On Behalf of | Jul 9, 2021 | Estate Planning |

Powers of attorney are documents too many people overlook when planning their estates. Some people feel uncomfortable about the idea of giving another person control over medical decisions or access to their financial accounts.

The idea that such documents lend themselves to abuse is common but not really founded in reality. Careful planning and appropriate terminology in your power of attorney will limit what authority it designates to someone else and the circumstances in which someone can use that power.

There are many individuals who might benefit from the creation of powers of attorney, particularly the three groups below.

Those who have just turned 18 or are about to go to college

When you become a legal adult, your parents lose authority over you. That includes losing the right to make medical decisions on your behalf.

Even in the event that you wind up in a coma after a car crash, your parents may not have access to your medical records, let alone the authority to decide what care you received. A medical power of attorney can make sure that your parents have the authority to act on your behalf in certain situations.

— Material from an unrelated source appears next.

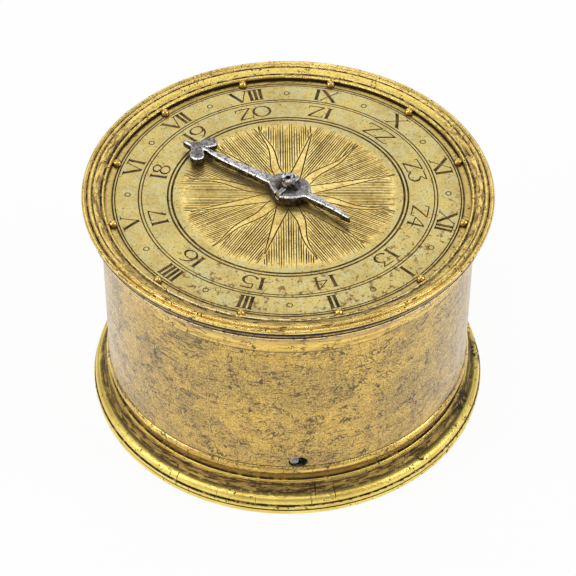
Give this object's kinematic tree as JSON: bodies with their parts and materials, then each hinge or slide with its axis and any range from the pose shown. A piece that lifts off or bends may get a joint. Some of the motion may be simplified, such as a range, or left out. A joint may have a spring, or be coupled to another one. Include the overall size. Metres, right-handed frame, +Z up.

Those getting close to retirement age

As humans age, their risk for various medical conditions increases. The chances of them getting severely hurt if they get into a car accident also go up. When you are close to retirement, thinking about your possible future medical needs is a smart decision.

Not only can you give someone else the authority to take care of your medical decisions while you are vulnerable, but you may also be able to name the person who might become your guardian if you use the right language to make your power of attorney durable.

Those who own or operate businesses

Business owners and executives are often directly responsible for the management of their company and its daily operations. They may be the only person with access to certain information or control over crucial business banking accounts.

Having powers of attorney in place in case the executive or owner becomes incapacitated may be the only way to ensure that business operations continued while they remain hospitalized.

Deciding to integrate powers of attorney into your estate plan can offer protection if something happens that leaves you vulnerable but doesn’t kill you. Adding a power of attorney to your estate plan may give you and the people you love peace of mind.